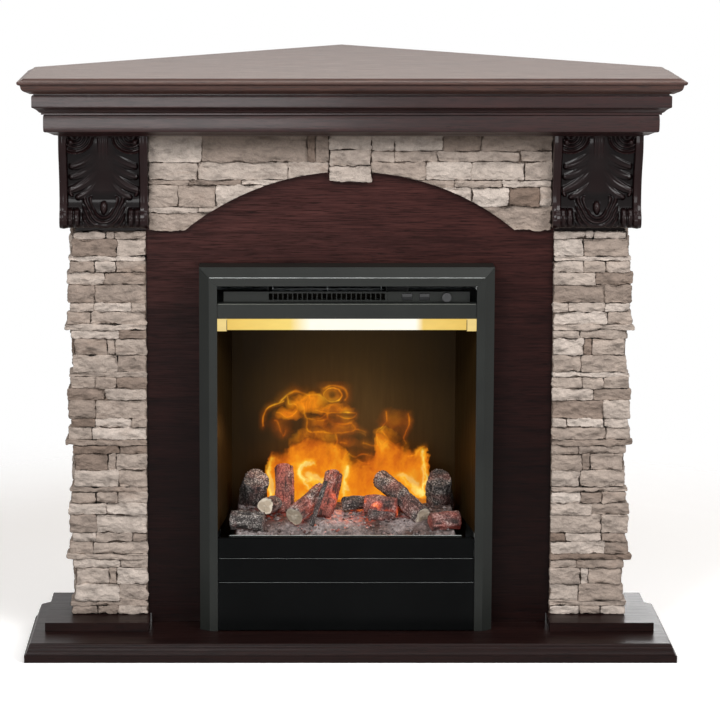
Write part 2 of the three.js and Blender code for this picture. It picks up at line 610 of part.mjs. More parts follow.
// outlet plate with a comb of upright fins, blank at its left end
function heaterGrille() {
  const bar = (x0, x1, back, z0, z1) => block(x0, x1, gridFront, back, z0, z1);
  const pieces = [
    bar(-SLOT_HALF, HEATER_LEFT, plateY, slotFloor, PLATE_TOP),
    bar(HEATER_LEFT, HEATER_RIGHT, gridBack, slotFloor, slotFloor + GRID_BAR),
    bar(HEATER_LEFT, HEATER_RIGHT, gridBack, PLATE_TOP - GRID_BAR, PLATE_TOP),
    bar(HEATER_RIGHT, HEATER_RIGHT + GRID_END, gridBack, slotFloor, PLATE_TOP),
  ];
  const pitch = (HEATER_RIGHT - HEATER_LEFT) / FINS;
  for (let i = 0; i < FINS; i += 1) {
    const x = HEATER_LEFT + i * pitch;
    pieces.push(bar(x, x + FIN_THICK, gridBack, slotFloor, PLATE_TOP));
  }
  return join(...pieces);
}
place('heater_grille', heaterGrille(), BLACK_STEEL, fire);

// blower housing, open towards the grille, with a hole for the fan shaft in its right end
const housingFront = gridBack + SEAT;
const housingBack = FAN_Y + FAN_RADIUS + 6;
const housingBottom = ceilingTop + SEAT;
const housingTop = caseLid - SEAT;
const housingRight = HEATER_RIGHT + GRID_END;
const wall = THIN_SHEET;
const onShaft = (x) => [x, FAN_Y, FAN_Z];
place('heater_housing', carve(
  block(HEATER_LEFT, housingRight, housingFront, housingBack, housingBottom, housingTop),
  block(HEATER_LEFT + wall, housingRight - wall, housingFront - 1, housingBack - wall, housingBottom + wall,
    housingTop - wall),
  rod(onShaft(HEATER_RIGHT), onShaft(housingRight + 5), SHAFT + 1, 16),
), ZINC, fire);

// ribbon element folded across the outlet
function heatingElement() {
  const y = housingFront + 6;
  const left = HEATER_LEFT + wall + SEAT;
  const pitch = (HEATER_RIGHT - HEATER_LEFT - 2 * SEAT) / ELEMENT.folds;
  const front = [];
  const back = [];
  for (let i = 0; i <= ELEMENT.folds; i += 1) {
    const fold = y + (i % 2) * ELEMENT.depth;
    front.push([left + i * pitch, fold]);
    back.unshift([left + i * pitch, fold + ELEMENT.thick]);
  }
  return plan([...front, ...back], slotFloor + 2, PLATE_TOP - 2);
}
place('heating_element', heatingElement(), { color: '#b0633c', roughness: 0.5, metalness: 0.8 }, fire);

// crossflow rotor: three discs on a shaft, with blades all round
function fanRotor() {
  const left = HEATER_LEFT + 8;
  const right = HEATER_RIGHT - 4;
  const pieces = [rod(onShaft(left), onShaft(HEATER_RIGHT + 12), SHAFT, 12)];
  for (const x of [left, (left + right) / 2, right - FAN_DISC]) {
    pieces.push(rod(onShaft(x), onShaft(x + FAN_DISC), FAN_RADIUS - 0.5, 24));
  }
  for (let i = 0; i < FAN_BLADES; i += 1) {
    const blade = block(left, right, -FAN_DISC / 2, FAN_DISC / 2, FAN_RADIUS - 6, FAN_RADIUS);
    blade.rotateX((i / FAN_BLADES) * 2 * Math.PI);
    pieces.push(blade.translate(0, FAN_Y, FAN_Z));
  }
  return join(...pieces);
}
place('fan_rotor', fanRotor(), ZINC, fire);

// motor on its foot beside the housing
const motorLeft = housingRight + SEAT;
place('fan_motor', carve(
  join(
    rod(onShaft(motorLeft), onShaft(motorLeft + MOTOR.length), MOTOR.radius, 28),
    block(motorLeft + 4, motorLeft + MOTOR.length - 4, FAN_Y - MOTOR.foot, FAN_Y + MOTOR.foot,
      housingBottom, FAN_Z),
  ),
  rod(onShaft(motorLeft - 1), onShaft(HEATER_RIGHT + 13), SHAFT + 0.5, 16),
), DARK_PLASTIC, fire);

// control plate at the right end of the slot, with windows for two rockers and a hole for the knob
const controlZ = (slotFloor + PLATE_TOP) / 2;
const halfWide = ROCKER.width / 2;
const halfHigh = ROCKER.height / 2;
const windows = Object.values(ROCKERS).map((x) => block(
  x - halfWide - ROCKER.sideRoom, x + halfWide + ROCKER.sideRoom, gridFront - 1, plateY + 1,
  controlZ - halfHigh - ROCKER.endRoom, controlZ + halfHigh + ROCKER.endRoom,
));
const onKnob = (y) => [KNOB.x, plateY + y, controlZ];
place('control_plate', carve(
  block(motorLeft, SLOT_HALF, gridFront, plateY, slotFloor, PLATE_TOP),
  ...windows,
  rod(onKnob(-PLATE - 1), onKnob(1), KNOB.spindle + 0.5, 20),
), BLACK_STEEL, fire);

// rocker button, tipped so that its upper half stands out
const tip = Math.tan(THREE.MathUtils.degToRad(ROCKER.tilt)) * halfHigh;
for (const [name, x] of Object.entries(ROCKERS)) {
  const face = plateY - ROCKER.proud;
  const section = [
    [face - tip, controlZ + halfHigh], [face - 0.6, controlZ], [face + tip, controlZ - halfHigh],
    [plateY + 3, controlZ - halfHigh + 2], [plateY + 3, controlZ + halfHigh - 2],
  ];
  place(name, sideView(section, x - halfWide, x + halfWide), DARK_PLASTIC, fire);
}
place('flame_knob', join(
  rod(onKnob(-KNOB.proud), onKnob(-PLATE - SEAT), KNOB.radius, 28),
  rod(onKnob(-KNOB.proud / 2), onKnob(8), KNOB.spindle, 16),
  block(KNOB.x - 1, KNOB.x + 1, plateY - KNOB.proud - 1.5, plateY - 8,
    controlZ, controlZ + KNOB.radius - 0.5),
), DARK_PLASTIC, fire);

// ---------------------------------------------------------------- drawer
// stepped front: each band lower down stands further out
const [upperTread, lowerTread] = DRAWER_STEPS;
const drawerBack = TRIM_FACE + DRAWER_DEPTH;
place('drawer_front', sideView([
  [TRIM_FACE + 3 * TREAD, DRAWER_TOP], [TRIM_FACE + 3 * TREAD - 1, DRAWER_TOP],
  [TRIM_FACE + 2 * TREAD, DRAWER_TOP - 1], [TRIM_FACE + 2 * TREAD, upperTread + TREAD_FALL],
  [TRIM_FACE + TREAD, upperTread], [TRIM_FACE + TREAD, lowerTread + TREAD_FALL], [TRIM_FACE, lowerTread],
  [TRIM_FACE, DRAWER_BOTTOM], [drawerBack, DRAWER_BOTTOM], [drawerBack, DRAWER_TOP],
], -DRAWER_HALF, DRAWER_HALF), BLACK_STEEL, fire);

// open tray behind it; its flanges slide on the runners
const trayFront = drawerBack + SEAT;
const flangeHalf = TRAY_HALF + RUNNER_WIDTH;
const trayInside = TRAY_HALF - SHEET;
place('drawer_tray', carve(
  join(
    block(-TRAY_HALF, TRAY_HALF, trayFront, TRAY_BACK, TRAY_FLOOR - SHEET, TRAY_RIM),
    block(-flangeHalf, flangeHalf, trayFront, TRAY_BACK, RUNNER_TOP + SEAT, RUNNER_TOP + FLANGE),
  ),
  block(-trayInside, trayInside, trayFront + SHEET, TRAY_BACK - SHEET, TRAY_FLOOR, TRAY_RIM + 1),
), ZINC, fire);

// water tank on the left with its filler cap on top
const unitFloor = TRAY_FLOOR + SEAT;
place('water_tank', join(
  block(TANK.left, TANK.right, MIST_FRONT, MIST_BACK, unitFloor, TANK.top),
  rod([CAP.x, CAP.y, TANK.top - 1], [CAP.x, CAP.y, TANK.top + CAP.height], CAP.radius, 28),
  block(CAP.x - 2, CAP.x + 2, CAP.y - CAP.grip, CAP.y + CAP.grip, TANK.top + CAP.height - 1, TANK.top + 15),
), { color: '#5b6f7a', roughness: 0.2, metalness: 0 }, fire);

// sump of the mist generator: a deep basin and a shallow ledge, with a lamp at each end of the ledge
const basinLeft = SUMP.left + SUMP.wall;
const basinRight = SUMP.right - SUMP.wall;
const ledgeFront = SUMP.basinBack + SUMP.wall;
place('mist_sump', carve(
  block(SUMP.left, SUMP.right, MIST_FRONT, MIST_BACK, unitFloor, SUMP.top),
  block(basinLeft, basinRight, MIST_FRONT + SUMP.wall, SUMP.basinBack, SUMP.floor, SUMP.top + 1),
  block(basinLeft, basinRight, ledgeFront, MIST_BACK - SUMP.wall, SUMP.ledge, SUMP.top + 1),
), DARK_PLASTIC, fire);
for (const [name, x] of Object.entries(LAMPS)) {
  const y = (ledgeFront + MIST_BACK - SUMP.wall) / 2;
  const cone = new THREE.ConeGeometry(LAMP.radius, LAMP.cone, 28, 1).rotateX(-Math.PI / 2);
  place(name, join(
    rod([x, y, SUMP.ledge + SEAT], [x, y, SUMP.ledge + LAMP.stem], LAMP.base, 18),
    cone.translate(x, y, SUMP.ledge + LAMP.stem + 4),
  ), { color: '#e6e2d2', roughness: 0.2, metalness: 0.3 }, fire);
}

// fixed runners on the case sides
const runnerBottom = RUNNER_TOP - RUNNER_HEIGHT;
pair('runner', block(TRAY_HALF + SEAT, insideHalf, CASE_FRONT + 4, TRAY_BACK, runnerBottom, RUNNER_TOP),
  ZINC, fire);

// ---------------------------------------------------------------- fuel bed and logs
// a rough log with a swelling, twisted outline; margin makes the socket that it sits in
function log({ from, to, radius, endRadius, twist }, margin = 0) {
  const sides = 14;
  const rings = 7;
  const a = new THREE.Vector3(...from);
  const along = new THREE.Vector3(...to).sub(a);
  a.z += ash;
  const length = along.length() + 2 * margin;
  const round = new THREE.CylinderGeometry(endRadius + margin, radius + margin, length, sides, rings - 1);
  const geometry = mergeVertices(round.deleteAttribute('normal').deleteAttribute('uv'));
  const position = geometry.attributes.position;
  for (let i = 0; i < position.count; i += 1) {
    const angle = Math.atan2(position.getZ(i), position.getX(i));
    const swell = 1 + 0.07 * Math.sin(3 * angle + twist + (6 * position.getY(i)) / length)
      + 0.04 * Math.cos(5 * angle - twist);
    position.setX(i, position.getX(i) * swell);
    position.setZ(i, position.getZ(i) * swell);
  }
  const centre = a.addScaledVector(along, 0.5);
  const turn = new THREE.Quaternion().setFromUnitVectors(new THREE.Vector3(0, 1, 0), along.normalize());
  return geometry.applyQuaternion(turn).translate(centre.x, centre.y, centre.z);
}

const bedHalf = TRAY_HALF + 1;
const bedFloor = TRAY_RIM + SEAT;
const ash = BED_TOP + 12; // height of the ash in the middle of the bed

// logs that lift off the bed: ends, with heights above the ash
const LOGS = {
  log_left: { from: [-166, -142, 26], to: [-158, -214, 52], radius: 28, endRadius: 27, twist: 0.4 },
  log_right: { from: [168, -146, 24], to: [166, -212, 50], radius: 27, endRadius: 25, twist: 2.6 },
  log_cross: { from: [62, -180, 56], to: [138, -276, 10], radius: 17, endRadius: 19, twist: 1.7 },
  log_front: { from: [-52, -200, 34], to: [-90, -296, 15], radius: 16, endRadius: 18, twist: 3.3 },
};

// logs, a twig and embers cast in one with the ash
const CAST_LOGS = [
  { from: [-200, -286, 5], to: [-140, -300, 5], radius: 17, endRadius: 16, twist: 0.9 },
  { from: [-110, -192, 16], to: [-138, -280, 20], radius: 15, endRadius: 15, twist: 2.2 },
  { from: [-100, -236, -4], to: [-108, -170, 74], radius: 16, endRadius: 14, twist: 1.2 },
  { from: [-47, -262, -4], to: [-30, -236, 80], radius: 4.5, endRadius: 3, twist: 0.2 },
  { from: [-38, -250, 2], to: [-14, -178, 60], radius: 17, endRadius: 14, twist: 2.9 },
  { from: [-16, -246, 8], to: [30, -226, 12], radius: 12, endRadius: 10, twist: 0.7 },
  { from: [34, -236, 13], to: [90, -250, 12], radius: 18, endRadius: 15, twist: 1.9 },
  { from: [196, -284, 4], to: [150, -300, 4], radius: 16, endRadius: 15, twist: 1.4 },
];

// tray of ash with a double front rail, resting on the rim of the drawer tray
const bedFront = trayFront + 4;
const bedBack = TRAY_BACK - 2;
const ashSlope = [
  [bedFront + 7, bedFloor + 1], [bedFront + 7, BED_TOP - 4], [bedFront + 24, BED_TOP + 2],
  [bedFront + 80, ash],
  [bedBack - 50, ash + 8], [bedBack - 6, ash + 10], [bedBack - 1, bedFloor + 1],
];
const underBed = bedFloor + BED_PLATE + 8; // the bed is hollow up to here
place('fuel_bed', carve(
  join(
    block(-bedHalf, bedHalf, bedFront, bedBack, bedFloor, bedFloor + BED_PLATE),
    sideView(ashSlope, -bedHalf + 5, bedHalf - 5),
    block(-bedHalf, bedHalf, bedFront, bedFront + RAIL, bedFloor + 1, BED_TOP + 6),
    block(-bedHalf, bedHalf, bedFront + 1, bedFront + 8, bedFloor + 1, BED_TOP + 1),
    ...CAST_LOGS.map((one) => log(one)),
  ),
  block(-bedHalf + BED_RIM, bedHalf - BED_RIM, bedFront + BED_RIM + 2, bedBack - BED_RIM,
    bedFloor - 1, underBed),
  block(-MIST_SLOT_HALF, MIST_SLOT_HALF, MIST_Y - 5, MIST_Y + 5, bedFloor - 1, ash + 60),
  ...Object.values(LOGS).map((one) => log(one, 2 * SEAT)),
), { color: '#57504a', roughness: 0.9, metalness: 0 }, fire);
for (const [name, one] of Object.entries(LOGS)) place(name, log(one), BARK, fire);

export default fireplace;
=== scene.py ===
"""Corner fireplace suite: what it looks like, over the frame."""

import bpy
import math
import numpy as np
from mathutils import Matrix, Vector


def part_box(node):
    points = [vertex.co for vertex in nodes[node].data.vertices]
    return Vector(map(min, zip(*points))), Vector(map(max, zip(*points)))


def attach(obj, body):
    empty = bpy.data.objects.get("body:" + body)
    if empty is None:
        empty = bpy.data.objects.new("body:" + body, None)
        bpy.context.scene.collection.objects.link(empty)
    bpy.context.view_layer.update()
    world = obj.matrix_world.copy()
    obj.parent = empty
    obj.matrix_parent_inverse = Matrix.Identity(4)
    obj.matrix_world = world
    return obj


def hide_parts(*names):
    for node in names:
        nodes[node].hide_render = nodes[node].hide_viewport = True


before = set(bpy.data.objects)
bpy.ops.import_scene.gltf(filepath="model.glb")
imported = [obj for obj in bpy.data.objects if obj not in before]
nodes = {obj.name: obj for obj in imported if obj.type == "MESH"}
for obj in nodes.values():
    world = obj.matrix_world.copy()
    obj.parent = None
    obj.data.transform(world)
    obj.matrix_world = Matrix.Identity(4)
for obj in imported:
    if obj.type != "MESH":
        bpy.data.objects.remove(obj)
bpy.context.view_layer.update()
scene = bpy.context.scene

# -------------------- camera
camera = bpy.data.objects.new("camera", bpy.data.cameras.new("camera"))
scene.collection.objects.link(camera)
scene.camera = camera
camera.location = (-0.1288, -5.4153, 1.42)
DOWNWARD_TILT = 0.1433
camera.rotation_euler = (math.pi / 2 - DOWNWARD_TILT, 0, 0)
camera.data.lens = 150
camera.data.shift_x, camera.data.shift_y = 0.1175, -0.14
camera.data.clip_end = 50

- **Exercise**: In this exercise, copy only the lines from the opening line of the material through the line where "place('heater_grille', heaterGrille(), BLACK_STEEL, fire);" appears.

- **Answer to the exercise**:
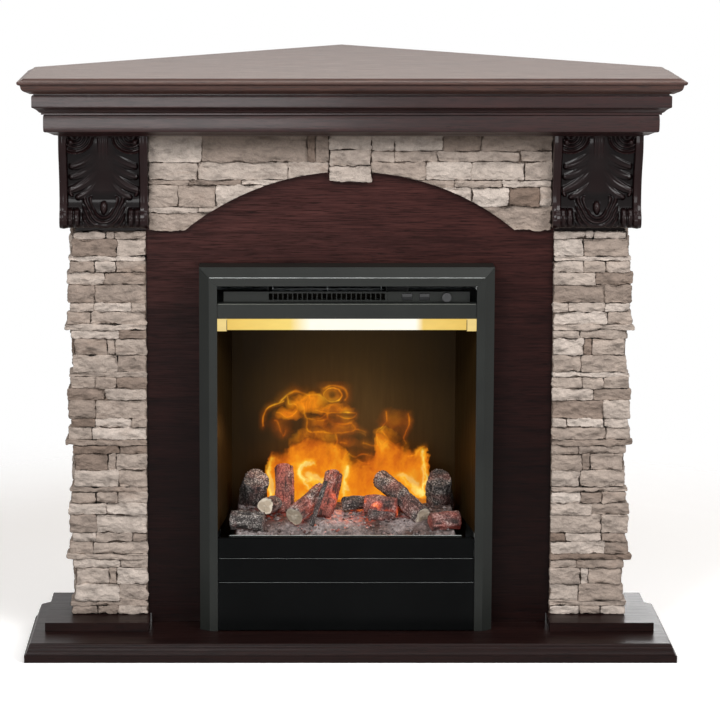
Write part 2 of the three.js and Blender code for this picture. It picks up at line 610 of part.mjs. More parts follow.
// outlet plate with a comb of upright fins, blank at its left end
function heaterGrille() {
  const bar = (x0, x1, back, z0, z1) => block(x0, x1, gridFront, back, z0, z1);
  const pieces = [
    bar(-SLOT_HALF, HEATER_LEFT, plateY, slotFloor, PLATE_TOP),
    bar(HEATER_LEFT, HEATER_RIGHT, gridBack, slotFloor, slotFloor + GRID_BAR),
    bar(HEATER_LEFT, HEATER_RIGHT, gridBack, PLATE_TOP - GRID_BAR, PLATE_TOP),
    bar(HEATER_RIGHT, HEATER_RIGHT + GRID_END, gridBack, slotFloor, PLATE_TOP),
  ];
  const pitch = (HEATER_RIGHT - HEATER_LEFT) / FINS;
  for (let i = 0; i < FINS; i += 1) {
    const x = HEATER_LEFT + i * pitch;
    pieces.push(bar(x, x + FIN_THICK, gridBack, slotFloor, PLATE_TOP));
  }
  return join(...pieces);
}
place('heater_grille', heaterGrille(), BLACK_STEEL, fire);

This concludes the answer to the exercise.